Automatically benchmark and optimize the attention mechanism in diffusion models for maximum generation speed.
Modern diffusion models (SDXL, Flux, WAN, LTX-V, Hunyuan Video) are based on transformer architecture. The core operation - attention - computes relationships between all elements in the image/video latent space. This is:
- The most expensive operation - attention takes 40-70% of total generation time
- O(n²) complexity - cost grows quadratically with resolution/frames
- GPU-dependent - different GPUs perform best with different implementations
Multiple optimized attention backends exist:
- PyTorch SDPA - built-in, always available
- Flash Attention - CUDA kernels, memory efficient
- SageAttention - INT8 quantization, up to 2-4x faster
- xFormers - memory efficient attention
But which one is fastest for YOUR specific GPU and model?
This plugin benchmarks all available backends and automatically applies the fastest one.
Tested on RTX 4090 with head_dim=128 (SDXL, Flux):
| Backend | Time | Speedup |
|---|---|---|
| PyTorch SDPA | 5.0ms | 1.0x (baseline) |
| Flash Attention | 5.4ms | 0.93x |
| SageAttention | 2.7ms | 1.9x |
Result: 1.9x faster generation just by switching attention backend.

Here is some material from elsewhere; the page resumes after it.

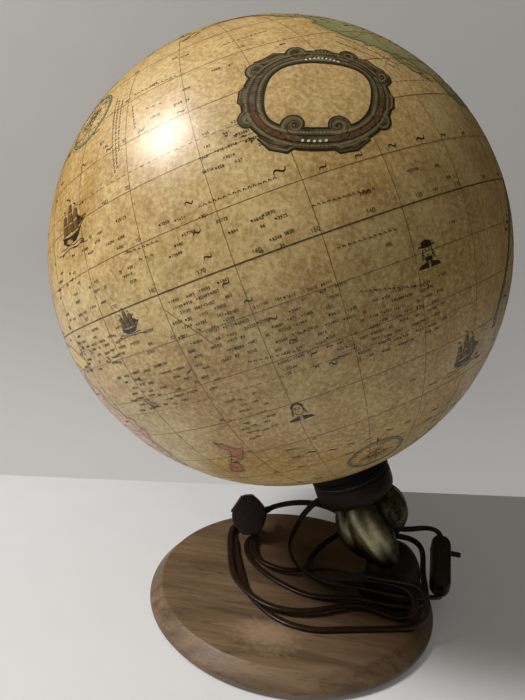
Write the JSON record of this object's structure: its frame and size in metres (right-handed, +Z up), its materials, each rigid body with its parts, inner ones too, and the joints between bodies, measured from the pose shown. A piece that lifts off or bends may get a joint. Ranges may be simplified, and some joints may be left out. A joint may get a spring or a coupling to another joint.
{
  "type": "illuminated terrestrial globe",
  "caption": "Table globe, 300 mm, lit from inside, turning on a tilted tube held by an ornamental arm on a round wooden base, with its flat cord, push-bar switch and plug looped over the base.",
  "frame": {"origin": "middle of the round base's underside, on the table", "axes": "+Z up, the globe's axis lies in the XZ plane with its north end leaning towards -X and its foot towards +X, and the front is -Y"},
  "size_m": [0.3051, 0.3, 0.3969],
  "materials": {
    "walnut": "satin lacquer, worn",
    "felt": "matt",
    "zinc_steel": "satin",
    "bronzed_iron": "satin",
    "antiqued_metal": "aged, worn bright on its high places",
    "brass_tube": "plain",
    "black_rubber": "matt",
    "bronzed_cup": "satin",
    "brass_fittings": "plain",
    "nylon": "natural",
    "black_moulding": "gloss",
    "printed_map": "varnished print",
    "cream_strap": "matt",
    "dark_phenolic": "satin",
    "bulb_cap": "rolled",
    "bulb_glass": "frosted",
    "brown_cord": "satin",
    "dark_moulding": "satin",
    "brown_moulding": "satin",
    "plated_pins": "dull nickel"
  },
  "bodies": {
    "stand": {"wooden_base": "walnut", "base_felt": "felt", "base_screws": "zinc_steel", "foot": "bronzed_iron", "arm_casting": "antiqued_metal", "lamp_tube": "brass_tube", "arm_grommet": "black_rubber", "cup": "bronzed_cup", "cup_washer": "zinc_steel", "cup_nut": "brass_fittings", "slide_washer": "nylon", "top_washer": "zinc_steel", "top_nut": "brass_fittings", "holder_cap": "dark_phenolic", "holder_body": "dark_phenolic", "holder_shell": "brass_fittings", "holder_contact": "brass_fittings", "bulb_cap": "bulb_cap", "bulb_glass": "bulb_glass", "inner_lead": "brown_cord", "cord_to_switch": "brown_cord", "switch_lower": "dark_moulding", "switch_upper": "dark_moulding", "switch_screws": "zinc_steel", "cord_to_plug": "brown_cord", "plug_body": "brown_moulding", "plug_pins": "plated_pins"},
    "globe": {"neck_ring": "black_moulding", "neck_bush": "nylon", "neck_clamp": "black_moulding", "neck_screws": "zinc_steel", "lower_hemisphere": "printed_map", "upper_hemisphere": "printed_map", "equator_strap": "cream_strap"},
    "push_bar": {"switch_bar": "dark_moulding"}
  },
  "joints": [
    {"name": "globe_spin", "type": "hinge", "parent": "stand", "child": "globe", "pos_m": [-0.02627, 0, 0.24691], "axis": [-0.3987, 0, 0.9171], "continuous": true},
    {"name": "switch_push", "type": "slide", "parent": "stand", "child": "push_bar", "axis": [-0.993, 0.1184, 0], "range_m": [0, 0.007]}
  ]
}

For video models (WAN, Hunyuan) with longer sequences, speedups can reach 2-4x.
- Open ComfyUI Manager
- Click "Install via Git URL"
- Paste:
https://github.com/D-Ogi/ComfyUI-Attention-Optimizer.git - Restart ComfyUI
cd ComfyUI/custom_nodes
git clone https://github.com/D-Ogi/ComfyUI-Attention-Optimizer.gitRestart ComfyUI.
The plugin works out-of-the-box with PyTorch SDPA. For better performance, install additional backends:
# SageAttention - recommended for RTX 30xx/40xx (1.5-2x speedup)
pip install sageattention
# Flash Attention - alternative for Ampere+ GPUs
pip install flash-attn
# xFormers - memory efficient option
pip install xformersNote: On Windows, Flash Attention requires building from source or using prebuilt wheels. SageAttention is easier to install and often faster on consumer GPUs.
- Add "Attention Optimizer" node to your workflow (category:
model_patches) - Connect your model to the
modelinput - Run - it benchmarks once, caches results, and auto-applies the fastest backend
┌─────────────────┐ ┌──────────────────────────┐ ┌─────────────┐
│ Load Checkpoint │────▶│ Attention Optimizer │────▶│ KSampler │
└─────────────────┘ │ │ └─────────────┘
│ 1. Detect model params │
│ 2. Check cache │
│ 3. Benchmark (if needed) │
│ 4. Clone model & apply │
│ attention override │
└──────────────────────────┘
First run: Benchmarks all backends (~5-10 seconds), saves to cache. Subsequent runs: Loads from cache (instant), applies optimal backend.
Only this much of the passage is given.